Two men convicted of federal charges related to illegally operating a saltwater disposal well near Dickinson will not go to prison for the environmental crimes, a judge ruled Monday.
Jason Halek, 44, of Southlake, Texas, will serve up to one year in a halfway house and pay a $50,000 fine, U.S. District Judge Daniel Hovland ruled.
Halek, who pleaded guilty to three felony counts of violating the Safe Drinking Water Act, also was ordered to serve three years of supervised release.
Stephen Foster, trial attorney for the U.S. Department of Justice Environmental Crimes Section, argued that Halek should serve 2.5 years in prison for environmental crimes in early 2012 that put drinking water sources at risk. Foster also argued that Halek, who has a history of fraud, questionable business practices and environmental violations in Texas, attempted to cover up his crimes with false statements and failing to provide documents to a grand jury.
Defense attorney Alexander Reichert pointed out there is no indication that any groundwater was contaminated or that any leaks from the well occurred. Reichert also argued that Halek has already been punished for prior violations, which include allegations from the U.S. Securities and Exchange Commission that he defrauded investors in Texas oil and gas projects.
Halek apologized for his involvement in the case and asked the court for mercy.
“I would never intentionally harm the environment,” Halek told the court.
Hovland noted that Halek’s liabilities are listed at $71.1 million in a pre-sentence investigation report. Hovland said he thinks serving time in a halfway house with work release privileges is an appropriate punishment that will allow Halek to continue working to pay off his debts.
Halek said in court he continues to operate 50 older oil and gas wells in Texas, earning about $8,000 a month, but would like to return to his previous business of selling cars.
In addition to the $50,000 fine, restitution will be resolved at a later date. The state of North Dakota is requesting restitution estimated at $115,000 to plug and reclaim the well, court records show.
“We’re obviously pleased that the judge acknowledged there was no environmental damage,” Reichert said after the hearing.
A second defendant, Nathan Garber, 48, Kalispell, Mont., was sentenced Monday to serve three years of supervised release.
Federal prosecutors again argued for prison time, but defense attorney James Cailao said Garber provided substantial cooperation to investigators and helped secure Halek’s conviction.
Garber pleaded guilty to 11 charges, including violations of the Safe Drinking Water Act, conspiracy and aiding and abetting in the concealment of the crimes. Foster said Halek was the one who had more oil and gas experience and directed Garber to illegally inject the saltwater, a waste byproduct of oil production.
Garber told the judge he sold a business and, based on the advice of a mutual friend, he invested the $510,000 he earned with Halek for an oil and gas well in Texas. When the well wasn’t successful, Halek hired Garber to work for him in Texas and in North Dakota to try to recoup some of his losses, even though Garber did not have oil and gas experience.
“I believe I’ve learned some very hard lessons. I want to move forward making good choices,” Garber said.

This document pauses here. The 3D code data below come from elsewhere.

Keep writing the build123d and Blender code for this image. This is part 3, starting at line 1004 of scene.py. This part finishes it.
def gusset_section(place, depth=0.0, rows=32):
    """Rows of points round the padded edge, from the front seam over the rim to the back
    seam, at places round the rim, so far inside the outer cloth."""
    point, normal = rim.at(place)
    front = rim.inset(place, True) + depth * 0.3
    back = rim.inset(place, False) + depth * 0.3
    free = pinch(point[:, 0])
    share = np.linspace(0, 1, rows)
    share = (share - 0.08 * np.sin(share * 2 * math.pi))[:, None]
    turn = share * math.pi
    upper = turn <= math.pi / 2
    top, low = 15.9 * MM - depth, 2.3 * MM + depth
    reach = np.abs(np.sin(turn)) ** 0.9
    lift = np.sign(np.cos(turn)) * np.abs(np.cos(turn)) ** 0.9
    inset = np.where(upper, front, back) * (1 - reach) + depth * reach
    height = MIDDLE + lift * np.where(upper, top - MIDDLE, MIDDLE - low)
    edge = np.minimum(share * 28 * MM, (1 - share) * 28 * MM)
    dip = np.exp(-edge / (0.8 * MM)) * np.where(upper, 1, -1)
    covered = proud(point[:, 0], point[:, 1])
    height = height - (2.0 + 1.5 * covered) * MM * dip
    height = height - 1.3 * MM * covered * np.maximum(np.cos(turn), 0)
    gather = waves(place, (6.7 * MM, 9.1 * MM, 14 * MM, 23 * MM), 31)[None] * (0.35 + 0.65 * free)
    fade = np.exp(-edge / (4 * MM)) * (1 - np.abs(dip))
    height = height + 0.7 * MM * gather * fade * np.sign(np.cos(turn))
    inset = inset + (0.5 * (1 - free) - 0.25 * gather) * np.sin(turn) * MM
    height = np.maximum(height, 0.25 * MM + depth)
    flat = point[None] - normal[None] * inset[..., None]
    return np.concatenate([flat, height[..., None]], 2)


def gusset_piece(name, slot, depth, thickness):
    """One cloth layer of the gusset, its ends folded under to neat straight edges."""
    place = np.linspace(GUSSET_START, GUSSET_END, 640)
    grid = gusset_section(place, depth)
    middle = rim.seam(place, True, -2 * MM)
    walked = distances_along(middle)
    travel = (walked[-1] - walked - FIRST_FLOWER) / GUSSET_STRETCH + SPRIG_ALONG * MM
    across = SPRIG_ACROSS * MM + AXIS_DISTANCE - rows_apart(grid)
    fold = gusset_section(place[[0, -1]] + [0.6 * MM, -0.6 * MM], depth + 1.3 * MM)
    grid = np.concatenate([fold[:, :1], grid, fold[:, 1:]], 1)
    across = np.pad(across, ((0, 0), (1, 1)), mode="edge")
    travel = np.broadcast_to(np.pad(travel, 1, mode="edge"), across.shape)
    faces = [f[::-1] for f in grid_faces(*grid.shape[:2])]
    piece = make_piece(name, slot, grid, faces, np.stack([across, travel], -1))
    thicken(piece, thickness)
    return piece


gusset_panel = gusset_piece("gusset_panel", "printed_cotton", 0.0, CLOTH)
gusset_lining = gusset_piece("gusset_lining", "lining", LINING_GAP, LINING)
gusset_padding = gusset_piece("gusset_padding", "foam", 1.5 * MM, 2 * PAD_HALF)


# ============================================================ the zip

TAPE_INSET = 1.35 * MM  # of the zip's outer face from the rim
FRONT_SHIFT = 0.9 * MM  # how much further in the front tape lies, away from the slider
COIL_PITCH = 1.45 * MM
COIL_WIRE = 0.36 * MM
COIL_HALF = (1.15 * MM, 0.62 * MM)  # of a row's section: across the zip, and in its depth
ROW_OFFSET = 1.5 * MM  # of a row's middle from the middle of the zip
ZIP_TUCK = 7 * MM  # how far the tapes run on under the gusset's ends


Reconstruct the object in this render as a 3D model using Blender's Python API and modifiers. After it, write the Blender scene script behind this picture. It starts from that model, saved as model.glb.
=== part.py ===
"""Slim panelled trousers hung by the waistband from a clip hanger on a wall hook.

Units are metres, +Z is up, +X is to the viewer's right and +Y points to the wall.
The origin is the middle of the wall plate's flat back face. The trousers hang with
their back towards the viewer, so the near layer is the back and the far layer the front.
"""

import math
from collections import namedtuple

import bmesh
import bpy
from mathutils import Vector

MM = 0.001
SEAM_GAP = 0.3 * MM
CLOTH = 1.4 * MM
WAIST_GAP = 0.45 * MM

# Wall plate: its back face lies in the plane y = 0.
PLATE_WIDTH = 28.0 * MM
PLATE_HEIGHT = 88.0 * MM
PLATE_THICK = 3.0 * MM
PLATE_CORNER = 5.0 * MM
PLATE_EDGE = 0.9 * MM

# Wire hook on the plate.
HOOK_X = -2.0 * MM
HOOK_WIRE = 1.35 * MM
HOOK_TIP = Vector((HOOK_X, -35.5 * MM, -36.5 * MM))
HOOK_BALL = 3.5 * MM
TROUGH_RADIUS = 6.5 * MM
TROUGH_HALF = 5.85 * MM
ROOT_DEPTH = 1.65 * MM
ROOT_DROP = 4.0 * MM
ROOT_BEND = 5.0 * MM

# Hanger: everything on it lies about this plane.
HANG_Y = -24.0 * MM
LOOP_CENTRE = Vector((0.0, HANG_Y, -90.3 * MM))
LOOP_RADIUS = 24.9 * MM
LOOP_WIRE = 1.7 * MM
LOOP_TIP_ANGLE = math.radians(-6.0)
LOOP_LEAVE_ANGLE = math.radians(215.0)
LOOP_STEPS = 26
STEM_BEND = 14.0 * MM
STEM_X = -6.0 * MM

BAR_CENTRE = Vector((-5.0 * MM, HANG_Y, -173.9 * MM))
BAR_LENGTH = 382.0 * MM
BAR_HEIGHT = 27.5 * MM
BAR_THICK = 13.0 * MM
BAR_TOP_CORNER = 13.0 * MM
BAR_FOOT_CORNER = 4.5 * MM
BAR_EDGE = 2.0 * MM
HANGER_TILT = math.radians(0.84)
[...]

Hovland left Garber with some advice: “Stay away from fancy talkers that are in the oil and gas business.”
The case was investigated by the Environmental Protection Agency’s Criminal Investigation Division with cooperation by the state of North Dakota and the North Dakota Industrial Commission.
U.S. Attorney for the District of North Dakota Chris Myers said in a statement that the case is a great example of state and federal authorities working together to protect natural resources.
“Those individuals who seek to exploit and damage our natural resources to increase their own personal wealth will be held accountable,” Myers said.
State regulators allege that more than 1.8 million gallons of saltwater were injected illegally into the well between December 2011 and March 2012.
The injections of saltwater occurred without having state regulators witness a test of the well’s integrity and in violation of permit requirements designed to protect groundwater. Halek was accused of directing Garber to move a safety device within the well, known as a “packer,” to deceive inspectors. Garber also violated an order from the state to stop injecting into the well.
State regulators have been waiting on the EPA to provide information from the investigation that might affect how the well is plugged, Director of Mineral Resources Lynn Helms said in an interview last week.
The North Dakota Industrial Commission fined Halek Operating $1.5 million in civil penalties. To date, the commission has been able to collect about $140,000 in bonds from the company.